- Views & Opinions
A message placed in a Coke bottle and dropped in the Atlantic Ocean by a New Hampshire man five decades ago was found in the Turks and Caicos. The message said, “Return to 419 Ocean Blvd. and receive a reward of $150 from Tina, owner of the Beachcomber.” The Beachcomber was a motel in Hampton, New Hampshire. The bottle was returned to the daughter of the message-writer, who made good on the reward.
General Mills, which once tried to pair beer and Wheaties, plans to introduce breakfast cereals inspired by two types of Girl Scout cookies — Thin Mint and Caramel Crunch. Some of the proceeds from the cereal sales will go to the nonprofit youth group, which sells cookies for about eight weeks each winter.
Actor-activist Mark Ruffalo, a native of Kenosha, recently went to North Dakota to join those demonstrating against the Dakota Access Pipeline project. Ruffalo co-founded The Solutions Project to promote renewable energy. In his stand with the Standing Rock Sioux, the actor provided two Navajo-made solar trailers for encampments.

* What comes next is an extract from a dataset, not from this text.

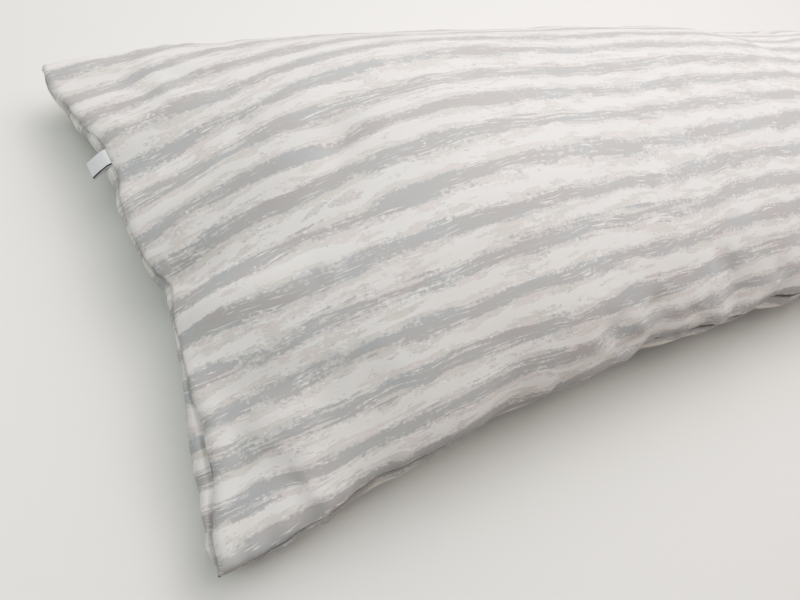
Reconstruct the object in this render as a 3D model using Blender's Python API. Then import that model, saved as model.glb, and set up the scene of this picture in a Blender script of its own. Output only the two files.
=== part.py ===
"""Body pillow on its back: a long filled pillow in a case of two panels, with a small folded side label.

Metres, Z up. The pillow lies along X with the labelled end at -X, and rests on Z = 0 with the origin
under its middle. A point of either panel is named by its place on the flat cloth: u along the case from
the labelled end, v across it from the near side, which is at -Y. The two panels share one seam all round.
"""

import math
from collections import namedtuple

import bmesh
import bpy
import numpy as np
from mathutils import Vector

# The case, sewn and laid flat
CASE_LENGTH = 1.45
CASE_WIDTH = 0.40

# The filled form
CROWN_RISE = 0.086
CROWN_TAPER = 0.16
SEAM_HEIGHT_NEAR = 0.076
SEAM_HEIGHT_FAR = 0.060
SEAM_HEIGHT_END = 0.050
SEAM_HEIGHT_CORNER = 0.024
END_RAMP = 0.26
CROWN_POWER_MIDDLE = 0.93
CROWN_POWER_END = 0.45
CORNER_GATHER = 0.94
CORNER_ROUNDING = 0.002
CORNER_REACH = 0.014
STEEPEST_SLOPE = 0.98

# The lower panel, from the seam down to the flat it lies on
UNDERSIDE_SPREAD = 1.5
UNDERSIDE_TURN = 1.4

# The seam lies in a shallow groove between the two panels
GROOVE_SWELL_TOP = 0.0015
GROOVE_SWELL_REACH = 0.012
BULGE_REACH = 0.020
SEAM_FEATURE_REACH = 0.030
TROUGH_SHARE = 0.8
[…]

A woman is facing charges for smearing peanut butter on about 30 vehicles in Amherst, Wisconsin, earlier this fall. She told authorities she used the goop to paint profanities and phallic symbols because she thought the vehicles belonged to people attending a rally for Republican presidential candidate Donald Trump. In fact, the owners of the vehicles were attending a conservation-themed meeting.
The owner of the Arctic Herbery, the first recreational marijuana shop in Anchorage, Alaska, celebrated his grand opening by offering free samples. Retailer Bryant Thorp told the AP that customers were kind of excited with handouts.
Residents in Eugene, Oregon, are rallying behind a campaign to name a public square after author and counterculture icon Ken Kesey. Broadway Plaza already contains a statute of Kesey reading to his grandchildren. Now the Friends of Kesey want the plaza to be named “Kesey Square,” after the author of One Flew Over the Cuckoo’s Nest, set in an Oregon psychiatric institution.
A group of women wearing yoga pants paraded in the streets of Barrington, Rhode Island, to protest a man who wrote a letter to the local newspaper suggesting women over 20 shouldn’t wear the formfitting fitness apparel and no one should wear yoga pants outside the yoga studio. Women as far away as Australia wore yoga pants in solidarity with the marchers.
Wisconsin certainly has seen its share of celebrities campaigning for Hillary Clinton — most recently Dustin Lance Black. The campaign’s star list includes Busy Philipps, Sean Astin, Uzo Aduba, Molly Ringwald, Jay Z, Jennifer Lopez, Jon Bon Jovi, Miley Cyrus, Barbra Streisand, Bette Midler, Cher, Sarah Jessica Parker, Emily Blunt, Sophia Bush and Jamie Lee Curtis. “I was head cheerleader in high school,” Curtis said. “I would love to go down as a good cheerleader for Hillary Clinton.”
New York Giants QB Eli Manning said he did not yell “Trump” ahead of a second-quarter snap during a game against the Los Angeles Rams in London. Twitter was atwitter after a microphone caught Manning yelling a signal just before blockers formed a wall on an offensive play up the middle for a gain of a yard. Manning said his call is “very similar” to “Trump.”
With Election Day so close, WiGWag can’t stop thinking about this line: “You won’t have Nixon to kick around any more, because, gentlemen, this is my last press conference.” Richard Nixon said that after losing the 1962 governor’s race to Edmund G. “Pat” Brown but, as we know, Nixon had many more news conferences.
Police in Portland, Maine, arrested a man for covering himself with evergreen branches and standing in an intersection pretending to be a tree. The man told officers he wanted to see how his performance might impact “people’s natural choreography,” according to Newser.
The Milwaukee Symphony Orchestra made its first trip to Lambeau Field in Green Bay for a two-song halftime show to entertain the nearly 80,000 fans on hand for a game with the Chicago Bears. MSO director of operations John Roloff warned musicians to stay near the sidelines to avoid getting tackled, reported the Milwaukee Business Journal. After all, things could have gotten confusing, what with assistant conductor Yaniv Dinur wearing an Aaron Rodgers jersey.